Understanding our link to the Great Apes—the 2003 Benjamin Franklin Medal in Life Sciences awarded to Jane Goodall

Bradford A. Jameson
Journal of the Franklin Institute, v 341(3), pp 179-184
2004

Abstract

Jane Goodall is the recipient of the 2003 Benjamin Franklin Medal in Life Sciences for her long-term scientific studies of chimpanzee behavior. Not only were her studies the first of their kind, her meticulous behavioral recordings led to major changes in our understanding of the social links that exist between ourselves and our closest living relative, the chimpanzee. In discussing the importance of Dr.
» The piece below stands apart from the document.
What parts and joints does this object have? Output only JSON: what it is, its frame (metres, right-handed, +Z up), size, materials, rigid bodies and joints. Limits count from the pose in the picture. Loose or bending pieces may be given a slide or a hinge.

Goodall's work, Stephen Jay Gould (the late Alexander Agassiz Professor of Zoology at Harvard University) said ... “Science gains enormous power in replications of observations, but Homo sapiens is a single species and we can never know, by studying ourselves alone, whether important aspects of our behaviors and mental capacities reflect an ancestral evolutionary heritage (transmogrified through our uniquely evolved intelligence and its social correlates), or new features evolved or socially acquired only by our lineage. Chimpanzees are the best natural experiment we will ever have for exploring this central question, for chimps are our closest genealogical cousins and therefore hold more of our common evolutionary heritage than any other species can. Chimpanzees are not so much the shadow of man as our mirror, only slightly blurred by the mists of time”.